Tardamos tres días para convertir al Gordini en miles y miles de piezas diminutas y
tontas desparramadas sobre la mesada y el piso. La carcasa era tan liviana que la sacamos al
patio para lavarla con la manguera. La segunda tarde mi madre nos desconoció de tan sucios
que estábamos y nos prohibió entrar a la casa. Dormíamos en el garaje, sobre unas bolsas, y
allí nos traía de comer. Vivíamos en trance, convencidos de que un técnico diplomado en el
Otto Krause y un futuro conscripto de la Patria no podían dejarse derrotar por las astucias de
un ingeniero francés.

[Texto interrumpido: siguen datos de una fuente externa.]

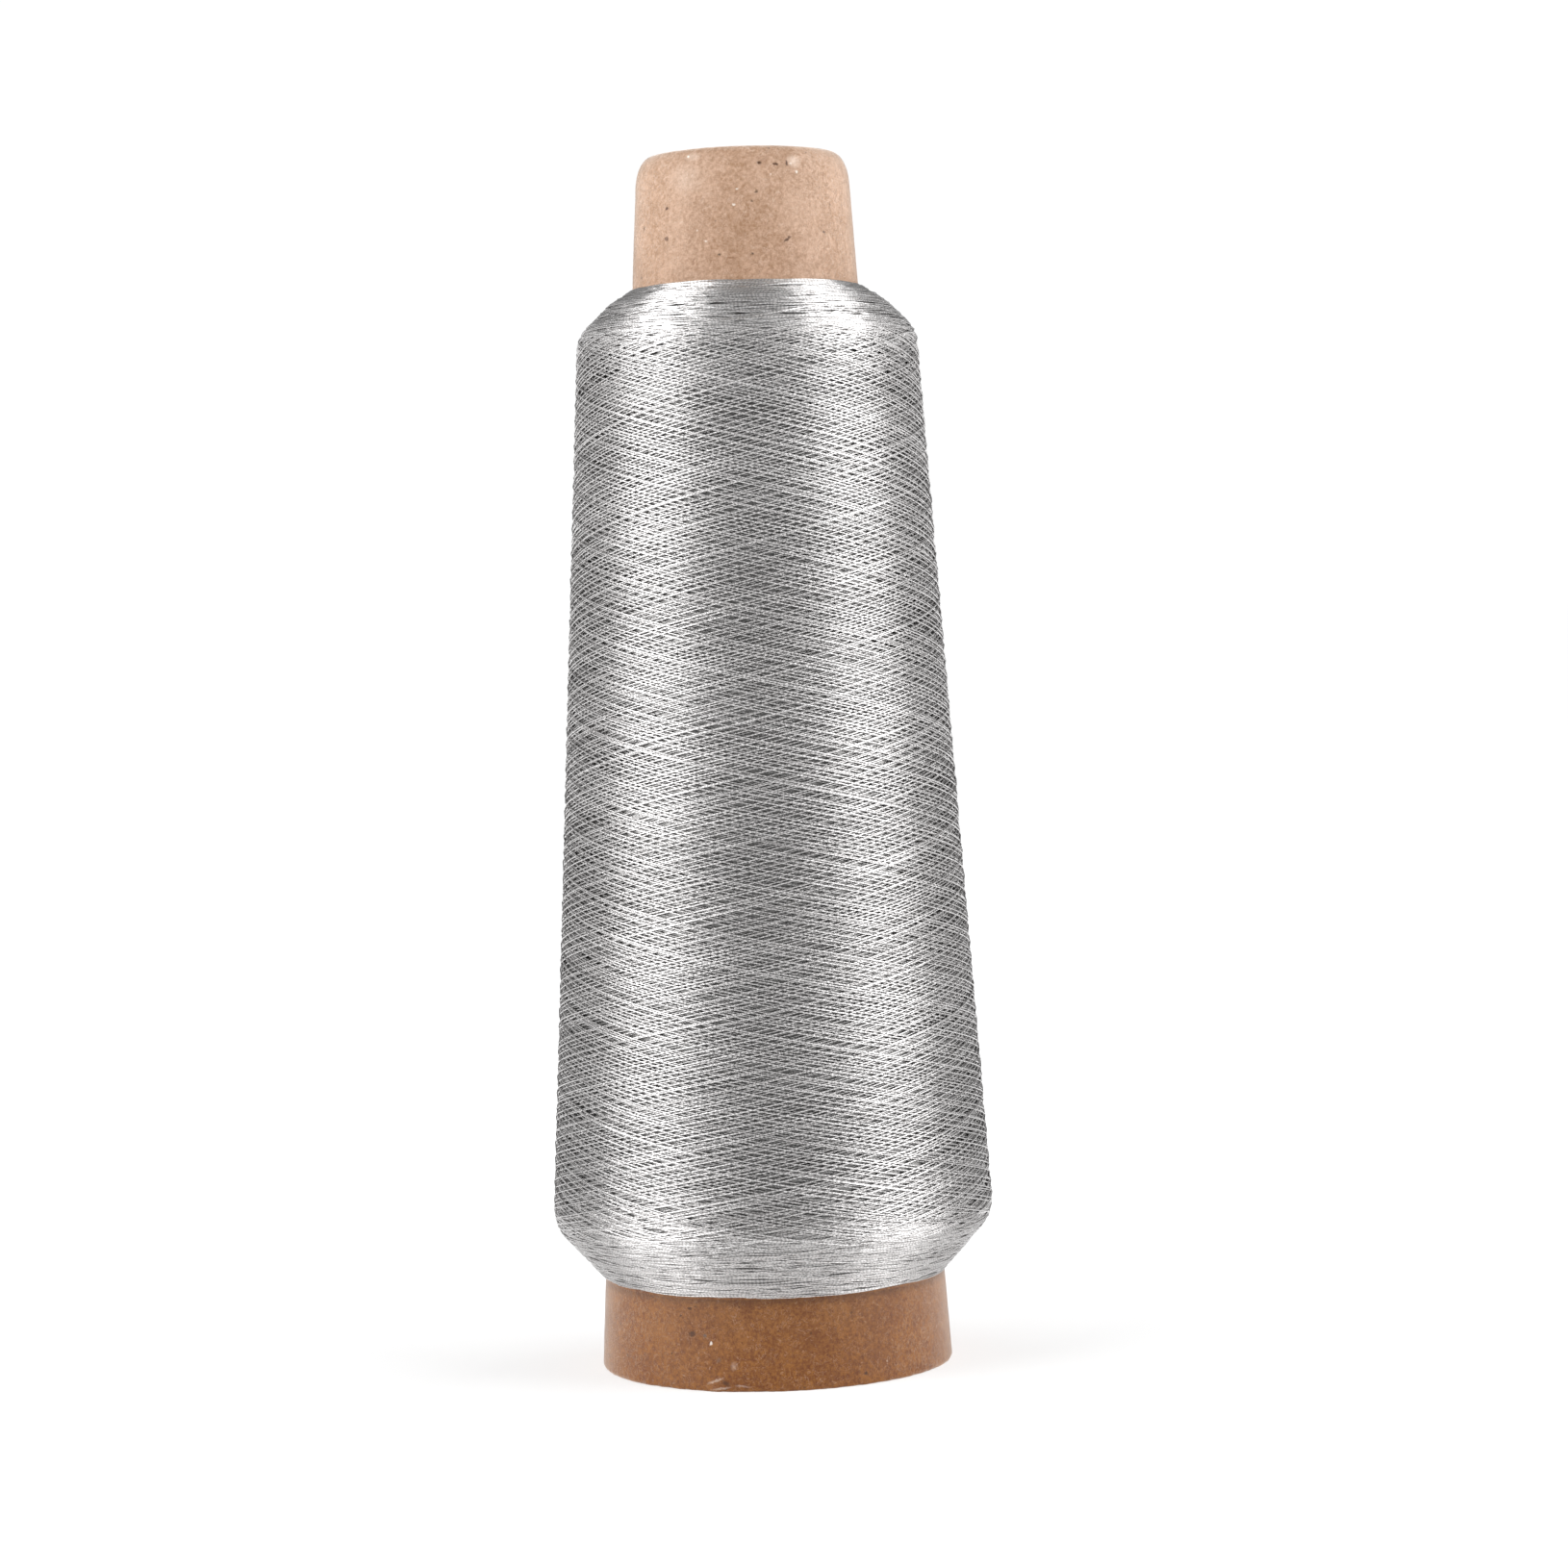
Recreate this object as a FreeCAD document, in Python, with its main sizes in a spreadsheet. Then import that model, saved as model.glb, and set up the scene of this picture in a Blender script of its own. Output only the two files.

Fue entonces cuando mi padre decidió comprimir el motor y aligerar la
dirección para que el coche cumpliera una performance digna de su genio. Hizo un diseño en
la pared y me preguntó, desafiante, si todavía pensaba que el fútbol era más atrayente que la
mecánica. Yo no me acordaba cuál pieza concordaba con otra ni qué gancho entraba en qué
agujero y una noche mi padre salió a buscar al cura para que con un responso lo ayudara a
rehacer el embrague. Al fin, una mañana de fines de febrero el coche quedó de nuevo en pie,
erguido y lustroso, más limpio que el día en que salió de la fábrica. Lo único que faltaba era la
radio que el cura nos había robado en el momento del recogimiento y la oración.Le pusimos aceite nuevo, agua fresca, grasa de aviación y un bidón de nafta de
noventa octanos. Hacía tiempo que mi padre había perdido los calzoncillos y se cubría las
vergüenzas con los restos de un mantel. Mi novia me había abandonado por los rumores que
corrían en la cuadra y mi madre tuvo que lavarnos a los dos con una estopa embebida en
querosene. En el suelo brillaba, redonda y solitaria, una inquietante arandela de bronce, pero
igual el coche arrancó al primer impulso de llave. Mi padre estaba convencido de haberme
dado una lección para toda la vida. Adujo que la arandela se había caído de una caja de
herramientas y la pateó con desdén mientras se paseaba alrededor del Gordini, orgulloso
como una gallo de riña. Después me guiñó un ojo, subió al coche y arrancó hacia la ruta. A la
noche lo encontré en el hospital de Cañuelas, con un hombro enyesado y moretones por todas
partes.
—Anda —me dijo—. Preséntate al regimiento como mecánico, que te salvas de los
bailes y las guardias.
Ese año hice más de veinte goles sin tirar un solo penal. Por las noches leía a Ítalo
Calvino mientras escribía los primeros cuentos. Mi viejo sabía aceptar sus errores y cuando
publiqué mi primera novela, y me fue bien, se convenció de que en realidad su futuro estaba
en la literatura. Enseguida escribió un cuento de suspenso titulado La luz mala, que inventó de
cabo a rabo. Como Kafka, murió inédito y desconocido de los críticos. Por fortuna para él su
único enemigo, grande y verdadero, había sido Perón.